EXERCISE: Set down exactly the first line of the entries and every line after it, through the line with "import * as THREE from 'three';".

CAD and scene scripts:
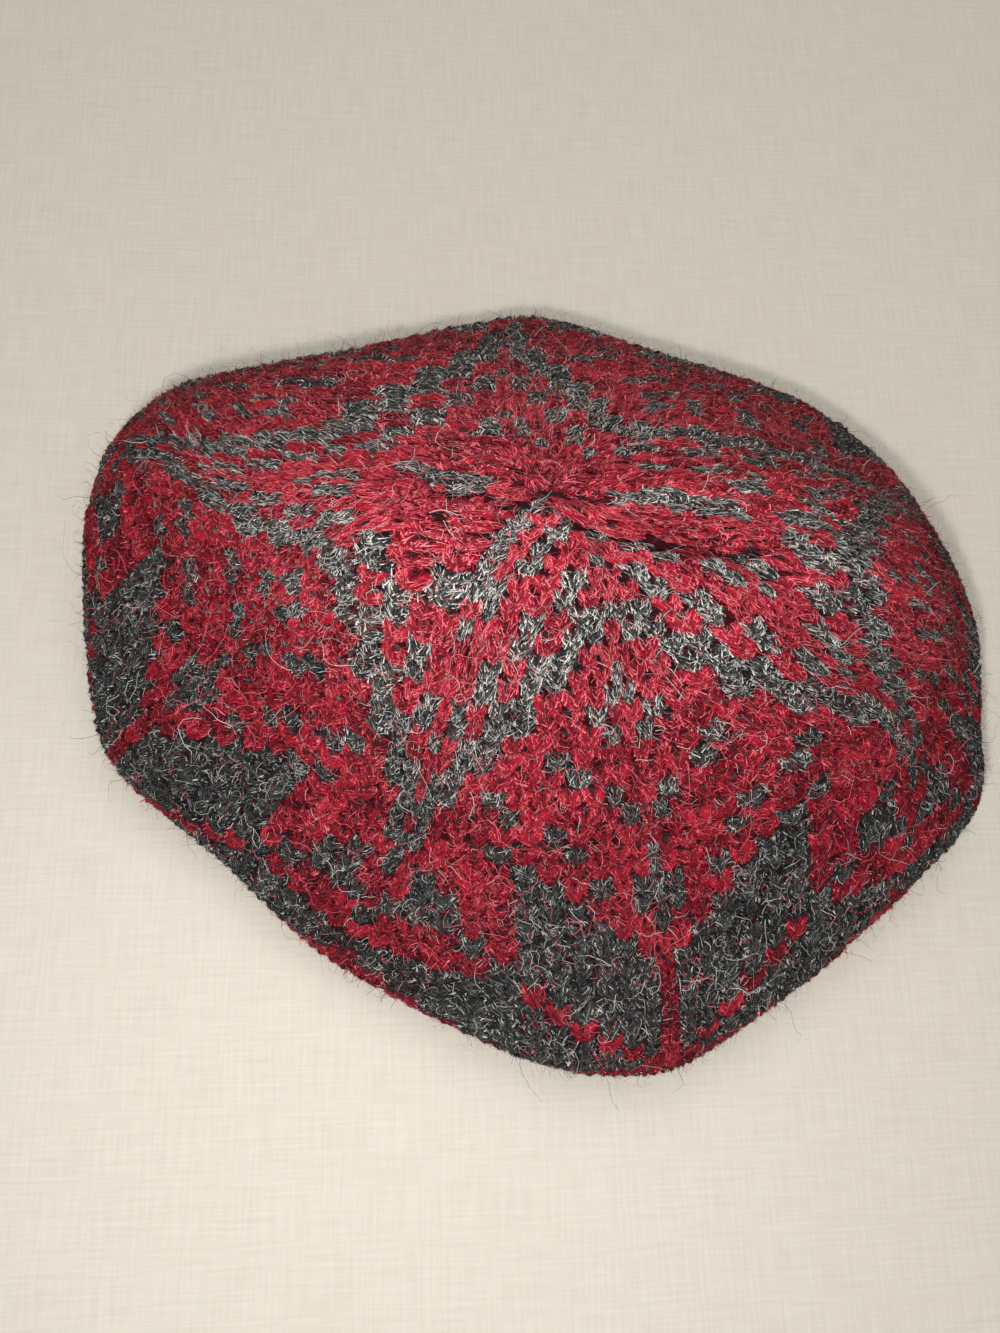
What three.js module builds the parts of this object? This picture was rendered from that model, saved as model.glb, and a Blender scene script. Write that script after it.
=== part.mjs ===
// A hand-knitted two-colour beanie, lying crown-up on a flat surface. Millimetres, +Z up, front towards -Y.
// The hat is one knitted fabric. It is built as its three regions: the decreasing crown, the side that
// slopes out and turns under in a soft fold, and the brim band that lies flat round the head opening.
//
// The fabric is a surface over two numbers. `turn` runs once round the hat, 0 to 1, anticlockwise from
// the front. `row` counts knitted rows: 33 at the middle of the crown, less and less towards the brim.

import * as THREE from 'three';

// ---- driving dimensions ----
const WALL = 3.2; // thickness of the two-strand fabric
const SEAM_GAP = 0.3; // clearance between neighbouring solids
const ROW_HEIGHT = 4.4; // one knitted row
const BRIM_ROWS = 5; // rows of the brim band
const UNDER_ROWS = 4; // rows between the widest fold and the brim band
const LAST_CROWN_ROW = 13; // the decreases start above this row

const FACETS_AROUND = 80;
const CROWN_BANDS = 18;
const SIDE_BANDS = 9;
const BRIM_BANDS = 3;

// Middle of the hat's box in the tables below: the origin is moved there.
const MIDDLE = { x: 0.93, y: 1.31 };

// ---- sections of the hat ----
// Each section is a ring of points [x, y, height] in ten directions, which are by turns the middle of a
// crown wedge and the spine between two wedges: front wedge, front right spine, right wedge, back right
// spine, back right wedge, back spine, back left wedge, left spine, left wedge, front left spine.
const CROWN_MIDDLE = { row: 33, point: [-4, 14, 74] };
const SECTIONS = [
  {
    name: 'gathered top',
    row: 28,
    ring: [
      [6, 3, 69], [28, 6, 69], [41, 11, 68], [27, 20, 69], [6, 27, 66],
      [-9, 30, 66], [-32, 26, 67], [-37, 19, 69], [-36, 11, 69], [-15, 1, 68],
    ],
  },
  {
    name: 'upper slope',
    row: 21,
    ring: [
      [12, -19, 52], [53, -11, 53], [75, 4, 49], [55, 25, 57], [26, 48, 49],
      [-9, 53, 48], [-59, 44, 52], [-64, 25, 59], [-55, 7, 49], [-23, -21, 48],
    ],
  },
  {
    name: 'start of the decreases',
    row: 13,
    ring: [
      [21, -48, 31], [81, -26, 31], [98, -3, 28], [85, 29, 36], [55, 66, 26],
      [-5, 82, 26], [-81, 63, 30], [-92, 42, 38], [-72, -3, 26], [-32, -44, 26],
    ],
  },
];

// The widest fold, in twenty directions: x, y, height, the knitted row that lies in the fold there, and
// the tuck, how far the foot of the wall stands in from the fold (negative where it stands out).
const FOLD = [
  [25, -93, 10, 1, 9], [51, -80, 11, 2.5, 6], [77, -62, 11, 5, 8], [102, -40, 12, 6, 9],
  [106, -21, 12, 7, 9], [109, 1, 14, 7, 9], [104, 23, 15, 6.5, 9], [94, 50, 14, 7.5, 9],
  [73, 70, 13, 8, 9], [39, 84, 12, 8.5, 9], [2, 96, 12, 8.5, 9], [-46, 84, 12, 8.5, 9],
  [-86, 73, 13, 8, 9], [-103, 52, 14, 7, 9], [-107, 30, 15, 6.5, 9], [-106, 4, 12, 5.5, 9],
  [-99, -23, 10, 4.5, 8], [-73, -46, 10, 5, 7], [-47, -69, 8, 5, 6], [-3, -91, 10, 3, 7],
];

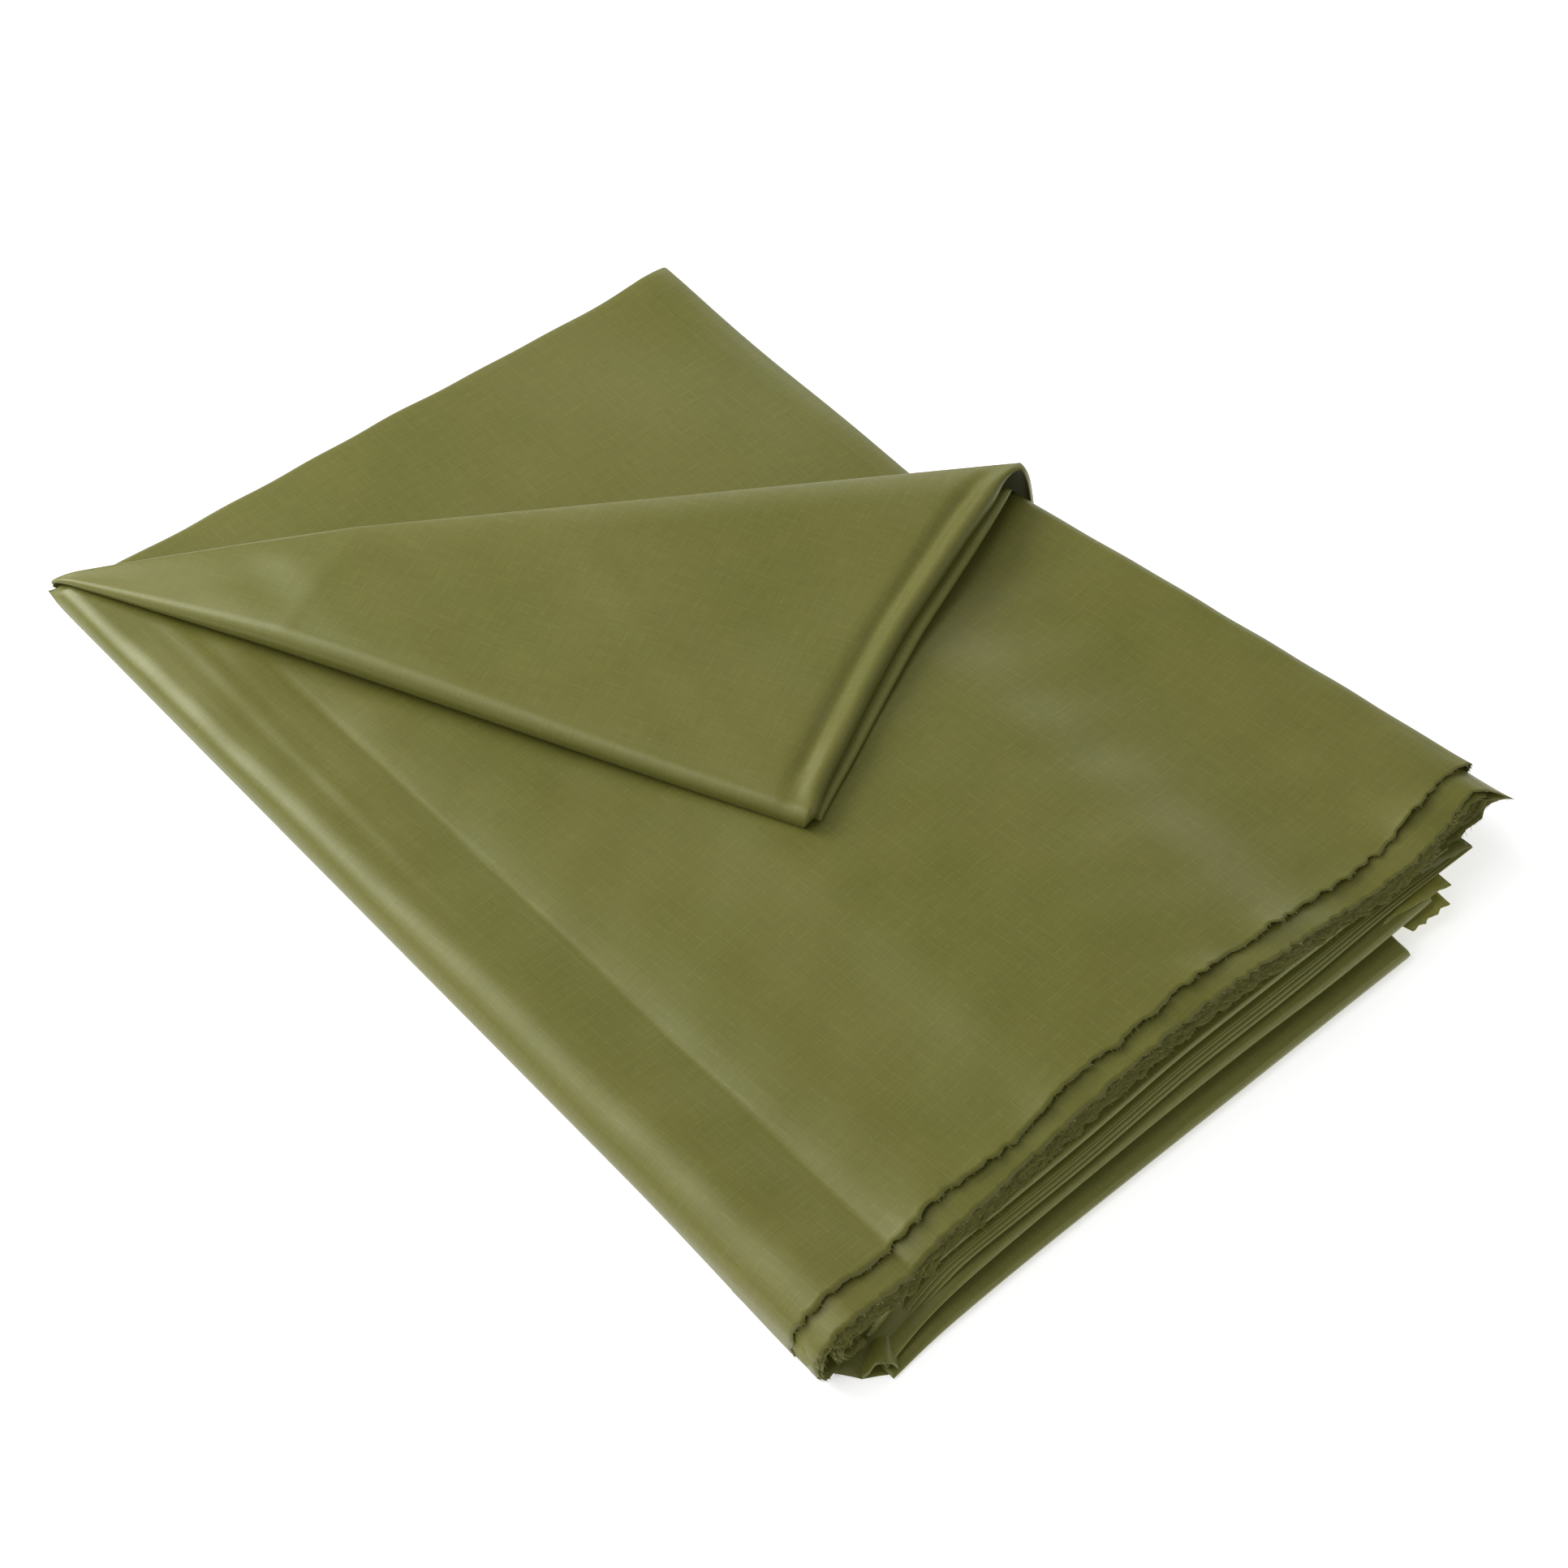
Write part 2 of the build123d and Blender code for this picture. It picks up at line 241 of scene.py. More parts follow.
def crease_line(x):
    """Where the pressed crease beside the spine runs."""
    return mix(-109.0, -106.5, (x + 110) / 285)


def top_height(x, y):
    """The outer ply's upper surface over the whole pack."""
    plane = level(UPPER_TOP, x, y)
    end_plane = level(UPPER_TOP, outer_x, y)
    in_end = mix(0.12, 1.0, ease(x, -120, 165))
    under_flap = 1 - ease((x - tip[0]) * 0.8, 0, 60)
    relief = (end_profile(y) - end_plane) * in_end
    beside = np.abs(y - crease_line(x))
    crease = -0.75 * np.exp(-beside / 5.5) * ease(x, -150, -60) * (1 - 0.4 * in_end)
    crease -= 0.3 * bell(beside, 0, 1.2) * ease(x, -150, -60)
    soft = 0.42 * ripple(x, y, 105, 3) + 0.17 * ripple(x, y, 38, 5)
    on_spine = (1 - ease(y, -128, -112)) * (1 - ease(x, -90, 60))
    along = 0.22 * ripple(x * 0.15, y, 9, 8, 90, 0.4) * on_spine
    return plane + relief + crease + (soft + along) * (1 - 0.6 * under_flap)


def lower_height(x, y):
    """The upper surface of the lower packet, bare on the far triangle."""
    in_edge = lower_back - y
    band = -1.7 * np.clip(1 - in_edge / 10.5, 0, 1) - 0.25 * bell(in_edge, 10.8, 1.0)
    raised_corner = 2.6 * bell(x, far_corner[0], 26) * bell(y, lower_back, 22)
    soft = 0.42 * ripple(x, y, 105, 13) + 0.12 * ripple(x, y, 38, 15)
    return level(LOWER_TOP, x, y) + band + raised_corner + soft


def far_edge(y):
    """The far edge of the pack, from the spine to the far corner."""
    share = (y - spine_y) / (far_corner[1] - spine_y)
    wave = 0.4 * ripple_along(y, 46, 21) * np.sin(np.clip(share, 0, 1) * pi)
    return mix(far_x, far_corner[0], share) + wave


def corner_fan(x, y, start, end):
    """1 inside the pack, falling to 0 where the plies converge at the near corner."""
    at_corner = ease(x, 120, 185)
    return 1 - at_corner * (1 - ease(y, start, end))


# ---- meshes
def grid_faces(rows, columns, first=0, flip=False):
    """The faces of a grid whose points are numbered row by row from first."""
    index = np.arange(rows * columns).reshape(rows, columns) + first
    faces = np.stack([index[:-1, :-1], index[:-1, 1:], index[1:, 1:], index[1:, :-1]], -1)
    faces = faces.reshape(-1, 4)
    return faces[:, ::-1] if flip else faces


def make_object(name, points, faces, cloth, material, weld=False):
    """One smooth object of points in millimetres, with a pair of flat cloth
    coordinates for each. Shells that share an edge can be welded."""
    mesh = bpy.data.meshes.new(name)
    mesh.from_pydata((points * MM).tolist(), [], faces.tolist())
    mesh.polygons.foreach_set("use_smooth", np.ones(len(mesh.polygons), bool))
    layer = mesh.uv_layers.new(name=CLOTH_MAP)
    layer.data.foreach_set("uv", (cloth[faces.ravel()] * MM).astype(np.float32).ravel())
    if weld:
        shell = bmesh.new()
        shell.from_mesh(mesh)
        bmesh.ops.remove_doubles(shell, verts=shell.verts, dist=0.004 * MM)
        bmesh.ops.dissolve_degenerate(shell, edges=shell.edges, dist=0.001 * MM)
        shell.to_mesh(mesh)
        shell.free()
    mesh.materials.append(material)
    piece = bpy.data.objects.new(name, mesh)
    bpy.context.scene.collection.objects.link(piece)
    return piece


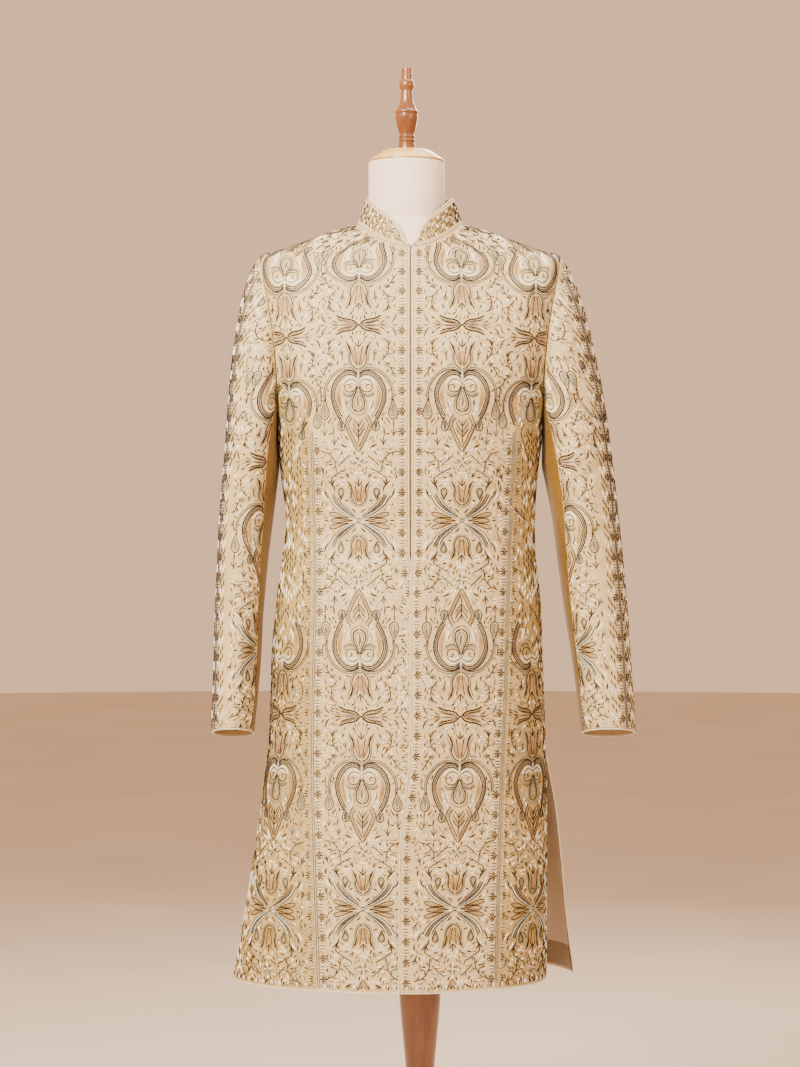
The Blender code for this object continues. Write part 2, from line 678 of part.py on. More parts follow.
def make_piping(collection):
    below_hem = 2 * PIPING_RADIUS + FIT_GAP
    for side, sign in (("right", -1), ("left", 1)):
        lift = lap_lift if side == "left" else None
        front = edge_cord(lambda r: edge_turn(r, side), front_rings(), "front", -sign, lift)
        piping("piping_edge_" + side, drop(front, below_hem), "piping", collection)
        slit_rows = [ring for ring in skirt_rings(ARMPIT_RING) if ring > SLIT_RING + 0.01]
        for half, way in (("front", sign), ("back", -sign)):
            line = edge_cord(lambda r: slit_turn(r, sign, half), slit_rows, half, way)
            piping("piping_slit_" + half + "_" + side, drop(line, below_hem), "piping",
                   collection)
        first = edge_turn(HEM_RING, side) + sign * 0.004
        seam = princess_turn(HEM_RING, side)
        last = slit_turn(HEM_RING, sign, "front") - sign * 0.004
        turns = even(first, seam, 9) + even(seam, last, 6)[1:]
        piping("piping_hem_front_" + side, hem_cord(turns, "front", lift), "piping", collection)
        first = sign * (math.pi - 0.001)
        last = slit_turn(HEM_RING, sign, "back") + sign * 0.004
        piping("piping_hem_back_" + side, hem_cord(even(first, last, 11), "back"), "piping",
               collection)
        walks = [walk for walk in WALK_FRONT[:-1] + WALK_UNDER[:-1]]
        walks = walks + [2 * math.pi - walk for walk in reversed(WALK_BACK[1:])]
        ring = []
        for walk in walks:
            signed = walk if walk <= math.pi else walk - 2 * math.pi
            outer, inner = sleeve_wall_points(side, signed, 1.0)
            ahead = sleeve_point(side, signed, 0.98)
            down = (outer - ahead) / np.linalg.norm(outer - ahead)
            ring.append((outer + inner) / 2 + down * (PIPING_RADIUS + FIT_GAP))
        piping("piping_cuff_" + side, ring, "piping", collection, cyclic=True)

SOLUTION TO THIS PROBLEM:
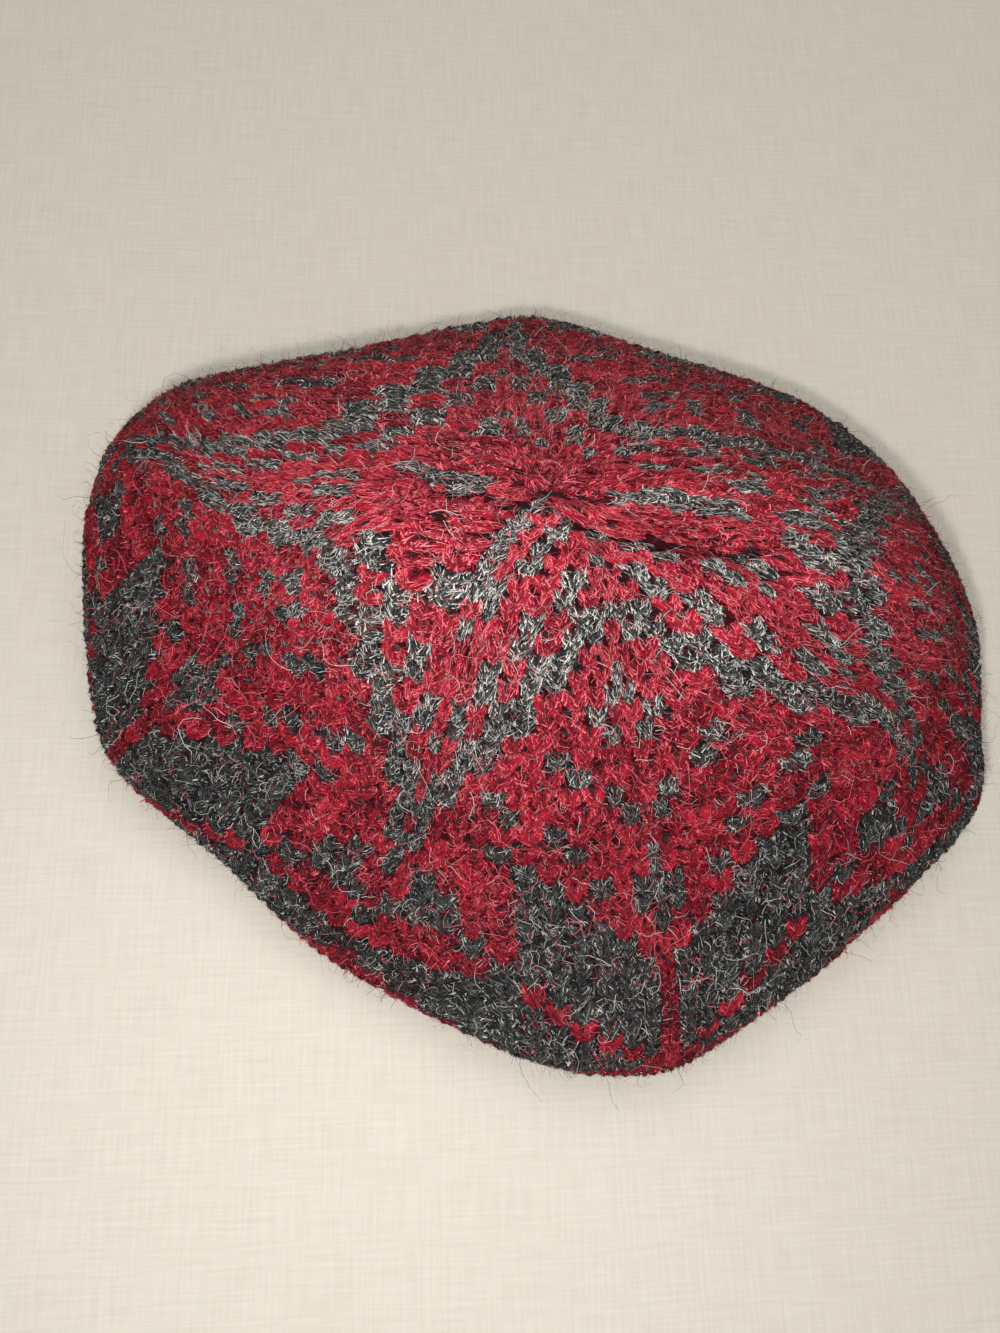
What three.js module builds the parts of this object? This picture was rendered from that model, saved as model.glb, and a Blender scene script. Write that script after it.
=== part.mjs ===
// A hand-knitted two-colour beanie, lying crown-up on a flat surface. Millimetres, +Z up, front towards -Y.
// The hat is one knitted fabric. It is built as its three regions: the decreasing crown, the side that
// slopes out and turns under in a soft fold, and the brim band that lies flat round the head opening.
//
// The fabric is a surface over two numbers. `turn` runs once round the hat, 0 to 1, anticlockwise from
// the front. `row` counts knitted rows: 33 at the middle of the crown, less and less towards the brim.

import * as THREE from 'three';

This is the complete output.